A committed group of University of Arizona College of Medicine – Tucson students make up the mighty team, under the leadership of Daniel Beskind, MD, MPH, FACEP, that last year taught 3,004 people compression-only CPR.
The students are part of the UA Sarver Heart Center Resuscitation Research Group, which has an overall goal of improving survival rates from sudden cardiac arrest. The REACT Group conducts free training in lifesaving skills such as chest-compression-only (CCO)-CPR to members of the general public using resuscitation mannequins.
On Tuesday, March 11, the REACT Group will provide chest-compression-only CPR training for the employees of the Jim Click Automotive team. The training will provide the team with the necessary skills to save a life in an emergency situation. The REACT Group also will conduct training at the Tucson Festival of Books March, 15-16, and at Catalina Foothills High School on April 10-11.
“It is critical to integrate help from multiple people when attempting to resuscitate a victim. REACT classes incorporate this concept of collaboration by teaching people to work with other bystanders to effectively perform CCO CPR,” said Timothy Tiutan, a second-year UA medical student and an active REACT member.
The medical students in REACT educate the community on how to perform Chest Compression Only (CCO) CPR, a novel method of resuscitation developed through extensive research at the UA Sarver Heart Center. CCO CPR has been shown to be more effective than traditional CPR when attempting to resuscitate people undergoing primary cardiac arrest.
Thanks to the Click Family Foundation, the Arizona Emergency Medicine Research Center, the research arm of the UA Department of Emergency Medicine, has purchased a new resuscitation mannequin, which allows research to be conducted while also providing training to the general public on chest-compression-only CPR.
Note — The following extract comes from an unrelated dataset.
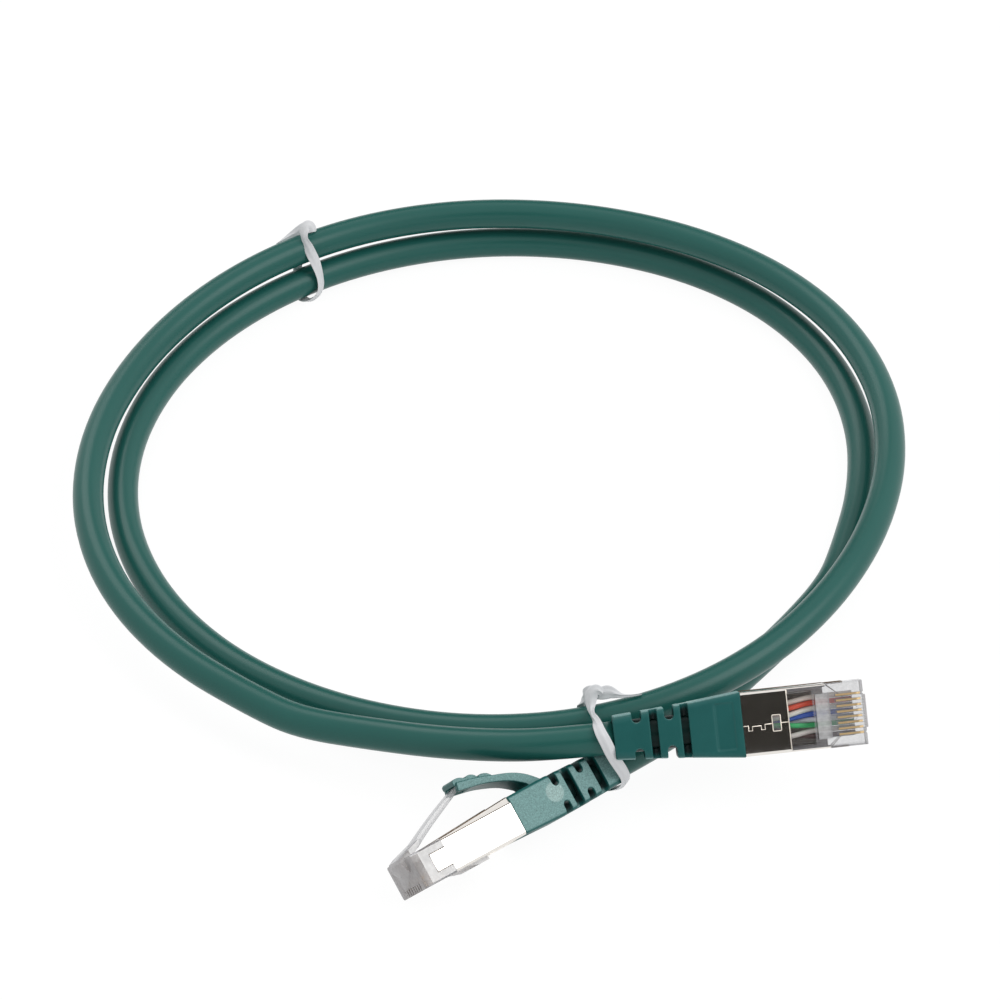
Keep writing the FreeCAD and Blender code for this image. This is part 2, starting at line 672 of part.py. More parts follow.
# A short bar of flat section that turns as it goes
def twist(length):
    sections = []
    for step in range(KNOT_STEPS + 1):
        corners = [V(length * step / KNOT_STEPS, y * KNOT_WIDTH / 2, z * KNOT_THICKNESS / 2)
                   for y, z in ((1, 1), (-1, 1), (-1, -1), (1, -1))]
        outline = Part.makePolygon(corners + corners[:1])
        outline.rotate(V(0, 0, 0), V(1, 0, 0), KNOT_TURN * step)
        sections.append(outline)
    return Part.makeLoft(sections, True, True)


# Stands a tie drawn flat up at a point: across becomes its first axis, up stays up
def stand(shape, point, across):
    through = across.cross(V(0, 0, 1))
    shape.Placement = FreeCAD.Placement(axes_matrix(across, V(0, 0, 1), through, point))
    return shape


def make_tie_one():
    inner = coil_point(TIE_ONE_ANGLE)
    outer = coil_point(TIE_ONE_ANGLE + 360)
    turn = math.radians(TIE_ONE_ANGLE)
    across = V(math.cos(turn), math.sin(turn), 0)
    gap = (outer - inner).dot(across)
    circles = [(0, inner.z, RADIUS), (gap, outer.z, RADIUS)]
    reach = gap + RADIUS + RIBBON_CLEARANCE + RIBBON_THICKNESS / 2
    tie = make_tie(circles, (reach, outer.z + KNOT_RISE), TIE_ONE_KNOT_ANGLE, TIE_ONE_TAILS)
    return stand(tie, V(inner.x, inner.y, 0), across)


# Where a straight line through point meets the plane through middle that stands across along
def crossing(point, heading, middle, along):
    return point + heading * ((middle - point).dot(along) / heading.dot(along))


def make_tie_two(boot_a, out_a, boot_b, out_b):
    turn = math.radians(TIE_TWO_TURN + 90)
    across = V(math.cos(turn), math.sin(turn), 0)
    middle = from_front(TIE_TWO_MIDDLE)
    along = across.cross(V(0, 0, 1))
    passing = [coil_point(angle) for angle in range(*TIE_TWO_SEARCH)]
    strand = min(passing, key=lambda point: abs((point - middle).dot(along)))
    held = (crossing(boot_b, out_b, middle, along), strand, crossing(boot_a, out_a, middle, along))
    low, near, high = [((point - middle).dot(across), point.z) for point in held]
    circles = [(*low, BOOT_END_RADIUS), (*near, STRAND_RADIUS), (*high, STRAND_RADIUS)]
    knot_at = (near[0] + RADIUS + RIBBON_CLEARANCE, near[1] + TIE_TWO_KNOT_RISE)
    tie = make_tie(circles, knot_at, TIE_TWO_KNOT_ANGLE, TIE_TWO_TAILS)
    return stand(tie, middle, across)


def export(name, shape):
    shape = shape.copy()
    shape.translate(V(MIDDLE_X, MIDDLE_Y, 0))
    shape.exportStep("parts/" + name + ".step")
    return shape.BoundBox


def main():
    os.makedirs("parts", exist_ok=True)
    box = FreeCAD.BoundBox()
    pieces = plug_pieces()
    ends = {}
    for side, boot_end, points, latch in (("a", PLUG_A, POINTS_A, LATCH_A), ("b", PLUG_B, POINTS_B, LATCH_B)):
        placement = plug_placement(boot_end, points, latch)
        ends[side] = (placement.multVec(V(-BOOT_END, 0, AXIS_RISE)), unit(V(*points)) * -1)
        for name, shape in pieces.items():
            placed = shape.copy()
            placed.Placement = placement.multiply(placed.Placement)
            box.add(export(name + "_" + side, placed))
    start = coil_point(COIL_KNOTS[0][0])
    end = coil_point(COIL_KNOTS[-1][0])
    boot_a, out_a = ends["a"]
    boot_b, out_b = ends["b"]
    route_a = [end, end + coil_heading(COIL_KNOTS[-1][0]) * LEAD_A_STUB]
    route_a += [lead_point(*point) for point in LEAD_A_POINTS] + [boot_a + out_a * BOOT_A_STUB, boot_a]
    route_b = [boot_b, boot_b + out_b * BOOT_B_STUB] + [lead_point(*point) for point in LEAD_B_POINTS]
    route_b += [start - coil_heading(COIL_KNOTS[0][0]) * LEAD_B_STUB, start]
    box.add(export("cable_lead_a", make_lead("cable_lead_a", route_a)))
    box.add(export("cable_lead_b", make_lead("cable_lead_b", route_b)))
    box.add(export("cable_coil", make_coil()))
    box.add(export("tie_one", make_tie_one()))
    box.add(export("tie_two", make_tie_two(boot_a, out_a, boot_b, out_b)))
    print("box", box)


main()
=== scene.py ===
import math

import bmesh
import bpy
import numpy as np
from mathutils import Matrix


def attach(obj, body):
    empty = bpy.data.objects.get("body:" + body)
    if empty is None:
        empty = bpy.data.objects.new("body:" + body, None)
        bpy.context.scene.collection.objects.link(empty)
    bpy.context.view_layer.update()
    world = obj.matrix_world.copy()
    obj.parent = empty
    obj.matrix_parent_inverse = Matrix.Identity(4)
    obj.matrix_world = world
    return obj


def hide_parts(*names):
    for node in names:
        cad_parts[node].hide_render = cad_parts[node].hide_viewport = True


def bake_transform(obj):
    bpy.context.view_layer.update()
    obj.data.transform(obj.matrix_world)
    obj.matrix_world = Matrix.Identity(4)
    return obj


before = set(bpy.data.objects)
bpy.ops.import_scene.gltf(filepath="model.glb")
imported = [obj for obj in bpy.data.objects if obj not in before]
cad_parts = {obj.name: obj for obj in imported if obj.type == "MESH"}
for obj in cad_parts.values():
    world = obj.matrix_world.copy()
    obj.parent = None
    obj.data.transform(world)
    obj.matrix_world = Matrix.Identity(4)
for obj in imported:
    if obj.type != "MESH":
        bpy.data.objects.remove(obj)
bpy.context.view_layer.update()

# A coiled network patch cable with two clear plugs. Sizes are in millimetres and become metres as each
# mesh is placed. On a plug, u runs back from the front of the nose, y across it and z to the latch side.
mm = 0.001

# Camera

camera = {"place": (0.195, -570.3, 555.1), "elevation": 43.5, "lens": 147.2, "sensor": 36, "clip": (0.01, 20)}


def addToScene(name, data):
    thing = bpy.data.objects.new(name, data)
    bpy.context.scene.collection.objects.link(thing)
    return thing


# Sets several of a thing's own values, in their order
def adjust(thing, **values):
    for name, value in values.items():
        setattr(thing, name, value)
    return thing


def makeCamera(c):
    near, far = c["clip"]
    data = adjust(bpy.data.cameras.new("camera"), lens=c["lens"], sensor_width=c["sensor"], clip_start=near,
                  clip_end=far)
    view = addToScene("camera", data)
    view.location = [value * mm for value in c["place"]]
    view.rotation_euler = (math.radians(90 - c["elevation"]), 0, 0)
    bpy.context.scene.camera = view


makeCamera(camera)
print("camera placed")

# Mesh helpers


def unit(vector):
    vector = np.asarray(vector, float)
    return vector / np.linalg.norm(vector, axis=-1, keepdims=True)


# Quads between neighbouring points of a grid numbered row by row
def gridFaces(rows, columns, wrapRows=False, wrapColumns=False):
    down, along = np.arange(rows - (not wrapRows)), np.arange(columns - (not wrapColumns))
    row, column = np.meshgrid(down, along, indexing="ij")
    below = (row + 1) % rows * columns
    right = (column + 1) % columns
    corners = [row * columns + column, row * columns + right, below + right, below + column]
    return np.stack(corners, -1).reshape(-1, 4)


def makeObject(name, points, faces, smooth=True):
    mesh = bpy.data.meshes.new(name)
    mesh.from_pydata(np.asarray(points, float).tolist(), [], faces)
    mesh.validate()
    if smooth:
        mesh.shade_smooth()
    return addToScene(name, mesh)


# A closed tube through a grid of sections, each a ring of points, with a flat face on both ends
def loft(name, sections):
    rows, columns, _ = sections.shape
    faces = gridFaces(rows, columns, wrapColumns=True).tolist()
    faces.append(list(range(columns))[::-1])
    faces.append(list(range((rows - 1) * columns, rows * columns)))
    return makeObject(name, sections.reshape(-1, 3), faces)


def rectangle(left, low, right, high):
    return [(left, low), (right, low), (right, high), (left, high)]


# A polygon with every corner rounded: each corner becomes an arc that touches both of its sides
def rounded(corners, radii, steps=6):
    corners = np.asarray(corners, float)
    radii = np.broadcast_to(np.asarray(radii, float), len(corners))[:, None]
    back = unit(np.roll(corners, 1, 0) - corners)
    ahead = unit(np.roll(corners, -1, 0) - corners)
    half = np.arccos(np.clip((back * ahead).sum(1, keepdims=True), -1, 1)) / 2
    middle = corners + unit(back + ahead) * radii / np.sin(half)
    start = corners + back * radii / np.tan(half) - middle
    end = corners + ahead * radii / np.tan(half) - middle
    share = np.linspace(0, 1, steps)[None, :, None]
    sweep = (math.pi - 2 * half)[:, None]
    turned = np.sin((1 - share) * sweep) * start[:, None] + np.sin(share * sweep) * end[:, None]
    return (middle[:, None] + turned / np.sin(sweep)).reshape(-1, 2)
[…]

(For a training video that highlights how one girl saved a classmate after learning COO CPR, please view http://heart.arizona.edu/lifesaver-training.)
“The donation from the Click Family Foundation has helped the UA Department of Emergency Medicine continue providing training in lifesaving skills, while also ensuring that those skills are based on proven research. We could not complete these projects without this equipment. Mr. Click has been a tremendous support to us and the Tucson community as a whole and this equipment has helped us to train his staff and others in the community,” said Dr. Beskind.
Dr. Beskind is leading two research projects evaluating the effectiveness of an ultra-brief video in chest-compression-only-CPR. The video recently was shown during a UA Women’s Basketball game in which participants were invited to pre- and post-video viewing tests performed on the mannequin to assess recall retention in lifesaving skills. The second project involves testing high school students in CCO before and after seeing an ultra brief video in CCO- CPR.
Dr. Beskind is assistant professor at the UA Department of Emergency Medicine and is the co-developer of the educational series, Advanced Disaster Preparedness & Response, a four-hour course for health professionals designed to improve care for disaster victims. As part of the Knowledge Transfer Collaborative, Dr. Beskind and other UA Department of Emergency Medicine faculty members provide innovative continuing education in the field of emergency medicine to interdisciplinary health professionals worldwide.
About the UA Department of Emergency Medicine
The UA Department of Emergency Medicine faculty provide adult and pediatric emergent and urgent care services for more than 100,000 visits per year at the University of Arizona Medical Center - University Campus (UAMC), a Level 1 trauma center providing trauma care to the most seriously injured patients in Southern Arizona, Northern Mexico and Southwestern New Mexico, and at the University of Arizona Medical Center - South Campus (UAMC-South), where faculty provide emergency, urgent care and behavioral health care to the community. Research conducted by the UA Department of Emergency Medicine and the AEMRC has led to milestone achievements in pre-hospital care, cardiac arrest, trauma resuscitation, sepsis, medical toxicology, emergency bedside ultrasound, wilderness medicine and pediatric emergency medicine.